▶ **PROBLEM DESCRIPTION**
Please print exactly the lines running from the one that contains "Break this object" to the end of the data, with both lines included.

▶ **GIVEN ENTRIES**
======

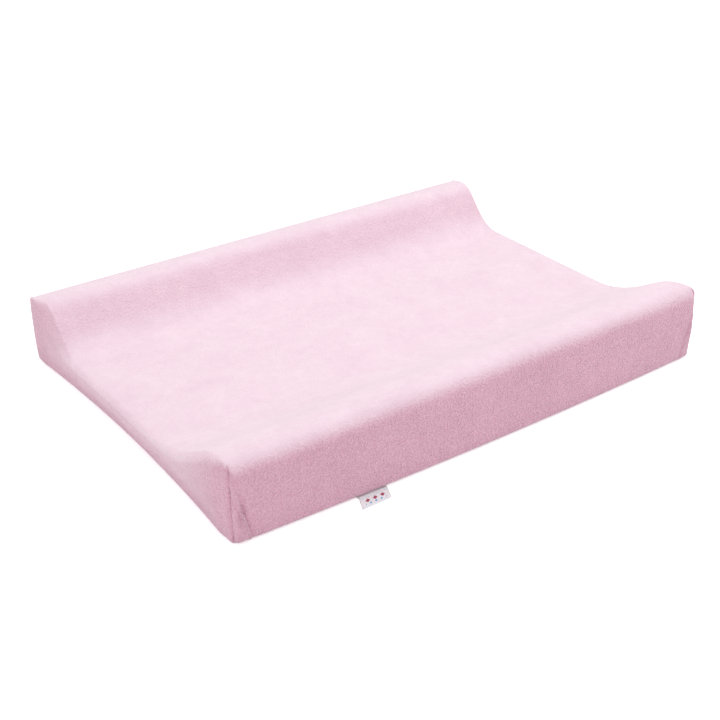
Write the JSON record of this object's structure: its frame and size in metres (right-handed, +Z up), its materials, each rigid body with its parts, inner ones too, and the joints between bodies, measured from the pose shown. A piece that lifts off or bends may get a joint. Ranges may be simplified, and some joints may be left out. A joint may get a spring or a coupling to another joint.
{
  "type": "changing pad",
  "caption": "Soft rectangular changing pad with raised long sides, in a fitted towelling cover with an elastic hem and a wipe-clean zipped liner.",
  "frame": {"origin": "middle of the flat underside of the hem, on the surface that the pad rests on", "axes": "+X along the pad's length, +Y across it to the back bank, +Z up from the surface"},
  "size_m": [0.7, 0.527, 0.098],
  "materials": {
    "cover": "pale pink cotton towelling, short soft pile",
    "hem": "pale pink knitted binding, gathered",
    "elastic": "white woven elastic",
    "foam": "off-white open-cell foam, matt",
    "liner": "white coated fabric, satin",
    "piping": "white coated piping, satin",
    "zip_tape": "white woven tape",
    "zip_teeth": "white moulded plastic",
    "zip_metal": "white painted metal",
    "tag": "white woven satin tape with a plain woven motif",
    "label": "blank white nylon label"
  },
  "bodies": {
    "pad": {"foam_base_slab": "foam", "foam_wedge_front": "foam", "foam_wedge_back": "foam", "liner_wrap_panel": "liner", "liner_end_panel_left": "liner", "liner_end_panel_right": "liner", "liner_piping_left": "piping", "liner_piping_right": "piping", "zip_tape_front": "zip_tape", "zip_tape_back": "zip_tape", "zip_teeth_front": "zip_teeth", "zip_teeth_back": "zip_teeth", "zip_top_stops": "zip_metal", "zip_bottom_stop": "zip_metal", "fitted_cover": "cover", "hem_binding": "hem", "hem_elastic": "elastic", "side_tag_root": "tag", "care_label": "label"},
    "slider": {"zip_slider": "zip_metal"},
    "pull": {"zip_pull": "zip_metal"},
    "tag": {"side_tag": "tag"}
  },
  "joints": [
    {"name": "zip_slide", "type": "slide", "parent": "pad", "child": "slider", "axis": [-1, 0, 0], "range_m": [0, 0.5]},
    {"name": "pull_swing", "type": "hinge", "parent": "slider", "child": "pull", "pos_m": [0.252, 0, 0.0054], "axis": [0, 1, 0], "range_deg": [0, 165]},
    {"name": "tag_fold", "type": "hinge", "parent": "pad", "child": "tag", "pos_m": [0, -0.258, 0.00055], "axis": [-1, 0, 0], "range_deg": [0, 80]}
  ]
}
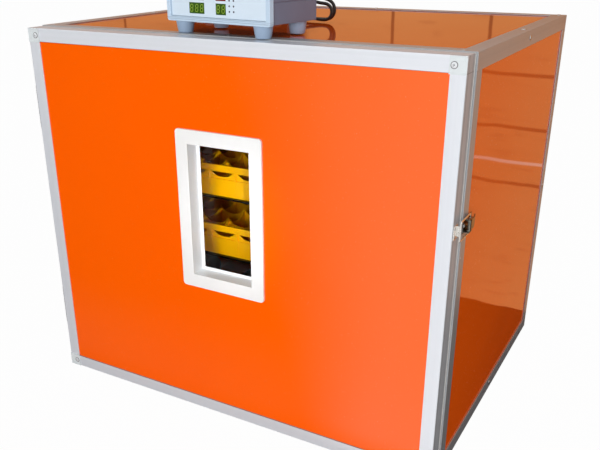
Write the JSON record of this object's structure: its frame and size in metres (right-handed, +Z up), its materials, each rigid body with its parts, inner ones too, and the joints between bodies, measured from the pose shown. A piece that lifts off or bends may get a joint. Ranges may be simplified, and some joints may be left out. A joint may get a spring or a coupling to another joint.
{
  "type": "egg incubator",
  "caption": "Small cabinet egg incubator: sandwich panels in aluminium angles, hinged front door with window and toggle latch, two tilting tray layers, controller on top.",
  "frame": {"origin": "middle of the underside, halfway between the door's front and the back", "axes": "+Z up, the door faces -Y, +X towards the latch side"},
  "size_m": [0.6364, 0.5106, 0.6414],
  "materials": {
    "orange_laminate": "gloss",
    "anodised_aluminium": "satin",
    "white_abs": "satin",
    "white_seal": "matte",
    "clear_pane": "gloss",
    "nickel": "gloss",
    "zinc_steel": "satin",
    "yellow_tray": "satin",
    "nylon": "matte",
    "stainless": "satin",
    "black_plastic": "matte",
    "motor_steel": "satin",
    "controller_grey": "satin",
    "controller_white": "satin",
    "blue_grey_foot": "satin",
    "display": "gloss",
    "lamp_red": "gloss",
    "key_grey": "satin",
    "board_green": "satin",
    "black_cord": "satin"
  },
  "bodies": {
    "cabinet": {"left_panel": "orange_laminate", "right_panel": "orange_laminate", "top_panel": "orange_laminate", "bottom_panel": "orange_laminate", "rear_panel": "orange_laminate", "crosswise_angles": "anodised_aluminium", "side_angles": "anodised_aluminium", "upright_angles": "anodised_aluminium", "cabinet_screws": "nickel", "cabinet_hinge_leaves": "nickel", "latch_base": "nickel", "pivot_bushes": "nylon", "motor_bracket": "zinc_steel", "turning_motor": "motor_steel", "fan_frame": "black_plastic", "fan_guard": "stainless", "heater_tube": "stainless", "water_pan": "white_abs", "temperature_probe": "stainless", "vent_body": "white_abs", "controller_case": "controller_grey", "controller_bezel": "controller_white", "controller_panel": "controller_white", "controller_feet": "blue_grey_foot", "displays": "display", "indicator_lamps": "lamp_red", "control_board": "board_green", "rear_plate": "anodised_aluminium", "switch_housing": "black_plastic", "cord_boots": "black_cord", "mains_lead": "black_cord", "mains_coil": "black_cord", "mains_plug": "black_plastic", "harness_cable": "black_cord", "cable_elbow": "black_plastic"},
    "door": {"door_panel": "orange_laminate", "door_frame_bars": "anodised_aluminium", "door_corner_caps": "white_abs", "door_screws": "nickel", "door_seal": "white_seal", "window_bezel": "white_abs", "window_inner_frame": "white_abs", "window_panes": "clear_pane", "door_hinge_leaves": "nickel", "latch_catch": "nickel"},
    "latch_lever": {"latch_lever": "nickel"},
    "latch_bail": {"latch_bail": "nickel"},
    "lower_carrier": {"lower_tray_carrier": "zinc_steel", "lower_egg_tray": "yellow_tray"},
    "upper_carrier": {"upper_tray_carrier": "zinc_steel", "upper_egg_tray": "yellow_tray"},
    "crank": {"crank": "zinc_steel"},
    "link_bar": {"link_bar": "zinc_steel"},
    "fan_rotor": {"fan_rotor": "black_plastic"},
    "vent_shutter": {"vent_shutter": "white_abs"},
    "power_rocker": {"power_rocker": "black_plastic"},
    "key_1": {"key_1": "key_grey"},
    "key_2": {"key_2": "key_grey"},
    "key_3": {"key_3": "key_grey"},
    "key_4": {"key_4": "key_grey"}
  },
  "joints": [
    {"name": "door_hinge", "type": "hinge", "parent": "cabinet", "child": "door", "pos_m": [-0.3141, -0.2235, 0.2675], "axis": [0, 0, -1], "range_deg": [0, 160]},
    {"name": "latch_lever_pivot", "type": "hinge", "parent": "cabinet", "child": "latch_lever", "pos_m": [0.3149, -0.2135, 0.344], "axis": [0, 0, -1], "range_deg": [0, 150]},
    {"name": "latch_bail_pivot", "type": "hinge", "parent": "latch_lever", "child": "latch_bail", "pos_m": [0.3137, -0.2055, 0.344], "axis": [0, 0, 1], "range_deg": [0, 172.5]},
    {"name": "lower_tilt", "type": "hinge", "parent": "cabinet", "child": "lower_carrier", "pos_m": [0, 0.00094, 0.236], "axis": [1, 0, 0], "range_deg": [-45, 45]},
    {"name": "upper_tilt", "type": "hinge", "parent": "cabinet", "child": "upper_carrier", "pos_m": [0, 0.00094, 0.325], "axis": [1, 0, 0], "range_deg": [-45, 45]},
    {"name": "crank_turn", "type": "hinge", "parent": "cabinet", "child": "crank", "pos_m": [-0.2611, 0.00094, 0.095], "axis": [1, 0, 0], "range_deg": [-45, 45]},
    {"name": "link_pin", "type": "hinge", "parent": "lower_carrier", "child": "link_bar", "pos_m": [-0.2655, -0.04406, 0.236], "axis": [1, 0, 0], "range_deg": [-45, 45]},
    {"name": "fan_spin", "type": "hinge", "parent": "cabinet", "child": "fan_rotor", "pos_m": [0, 0.1987, 0.435], "axis": [0, 1, 0], "continuous": true},
    {"name": "vent_turn", "type": "hinge", "parent": "cabinet", "child": "vent_shutter", "pos_m": [0.17, 0.25315, 0.44], "axis": [0, 1, 0], "range_deg": [0, 45]},
    {"name": "power_rock", "type": "hinge", "parent": "cabinet", "child": "power_rocker", "pos_m": [0.05234, -0.14295, 0.597], "axis": [0.9906, -0.1366, 0], "range_deg": [0, 18]},
    {"name": "key_1_press", "type": "slide", "parent": "cabinet", "child": "key_1", "axis": [0.1366, 0.9906, 0], "range_m": [0, 0.001], "stiffness_N_per_m": 250},
    {"name": "key_2_press", "type": "slide", "parent": "cabinet", "child": "key_2", "axis": [0.1366, 0.9906, 0], "range_m": [0, 0.001], "stiffness_N_per_m": 250},
    {"name": "key_3_press", "type": "slide", "parent": "cabinet", "child": "key_3", "axis": [0.1366, 0.9906, 0], "range_m": [0, 0.001], "stiffness_N_per_m": 250},
    {"name": "key_4_press", "type": "slide", "parent": "cabinet", "child": "key_4", "axis": [0.1366, 0.9906, 0], "range_m": [0, 0.001], "stiffness_N_per_m": 250}
  ],
  "couplings": [
    {"joint": "latch_bail_pivot", "follows": "latch_lever_pivot", "ratio": 1.15},
    {"joint": "upper_tilt", "follows": "lower_tilt", "ratio": 1},
    {"joint": "crank_turn", "follows": "lower_tilt", "ratio": 1},
    {"joint": "link_pin", "follows": "lower_tilt", "ratio": -1}
  ]
}
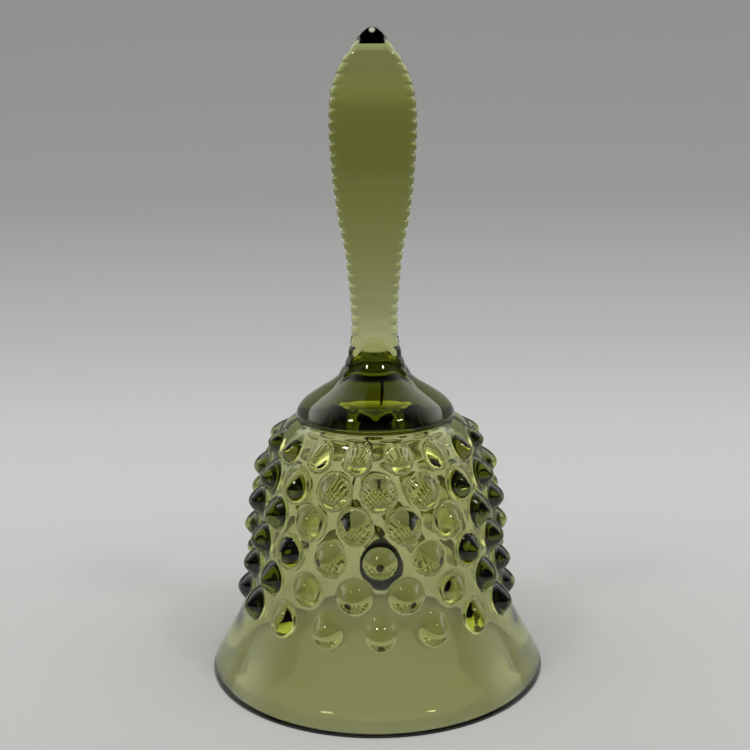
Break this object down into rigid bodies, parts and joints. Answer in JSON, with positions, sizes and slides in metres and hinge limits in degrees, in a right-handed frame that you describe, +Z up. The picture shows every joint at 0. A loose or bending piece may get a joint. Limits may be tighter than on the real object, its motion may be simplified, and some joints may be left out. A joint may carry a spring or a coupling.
{
  "type": "glass hand bell",
  "caption": "Pressed-glass hand bell with a beaded paddle handle, hobnail bowl and flared skirt, and a teardrop clapper that swings on a bent wire.",
  "frame": {"origin": "centre of the rim's resting face, on the bell's axis", "axes": "+Z up the bell's axis to the tip of the handle, -Y towards the handle's front face"},
  "size_m": [0.0804, 0.0804, 0.15],
  "materials": {
    "green_glass": "clear olive-green pressed glass, fire polished",
    "dark_wire": "dull oxidised iron wire",
    "clapper_metal": "dark cast metal, slightly shiny"
  },
  "bodies": {
    "bell": {"handle": "green_glass", "crown": "green_glass", "bowl": "green_glass", "skirt": "green_glass", "hobnails": "green_glass", "anchor_staple": "dark_wire"},
    "wire": {"hanging_wire": "dark_wire"},
    "clapper": {"clapper": "clapper_metal", "clapper_eye": "dark_wire"}
  },
  "joints": [
    {"name": "wire_swing", "type": "hinge", "parent": "bell", "child": "wire", "pos_m": [0.0012, 0, 0.0614], "axis": [0, 1, 0], "range_deg": [-30, 34]},
    {"name": "clapper_swing", "type": "hinge", "parent": "wire", "child": "clapper", "pos_m": [0.0012, 0, 0.0316], "axis": [1, 0, 0], "range_deg": [-50, 50]}
  ]
}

======

▶ **RESPONSE BELOW**
Break this object down into rigid bodies, parts and joints. Answer in JSON, with positions, sizes and slides in metres and hinge limits in degrees, in a right-handed frame that you describe, +Z up. The picture shows every joint at 0. A loose or bending piece may get a joint. Limits may be tighter than on the real object, its motion may be simplified, and some joints may be left out. A joint may carry a spring or a coupling.
{
  "type": "glass hand bell",
  "caption": "Pressed-glass hand bell with a beaded paddle handle, hobnail bowl and flared skirt, and a teardrop clapper that swings on a bent wire.",
  "frame": {"origin": "centre of the rim's resting face, on the bell's axis", "axes": "+Z up the bell's axis to the tip of the handle, -Y towards the handle's front face"},
  "size_m": [0.0804, 0.0804, 0.15],
  "materials": {
    "green_glass": "clear olive-green pressed glass, fire polished",
    "dark_wire": "dull oxidised iron wire",
    "clapper_metal": "dark cast metal, slightly shiny"
  },
  "bodies": {
    "bell": {"handle": "green_glass", "crown": "green_glass", "bowl": "green_glass", "skirt": "green_glass", "hobnails": "green_glass", "anchor_staple": "dark_wire"},
    "wire": {"hanging_wire": "dark_wire"},
    "clapper": {"clapper": "clapper_metal", "clapper_eye": "dark_wire"}
  },
  "joints": [
    {"name": "wire_swing", "type": "hinge", "parent": "bell", "child": "wire", "pos_m": [0.0012, 0, 0.0614], "axis": [0, 1, 0], "range_deg": [-30, 34]},
    {"name": "clapper_swing", "type": "hinge", "parent": "wire", "child": "clapper", "pos_m": [0.0012, 0, 0.0316], "axis": [1, 0, 0], "range_deg": [-50, 50]}
  ]
}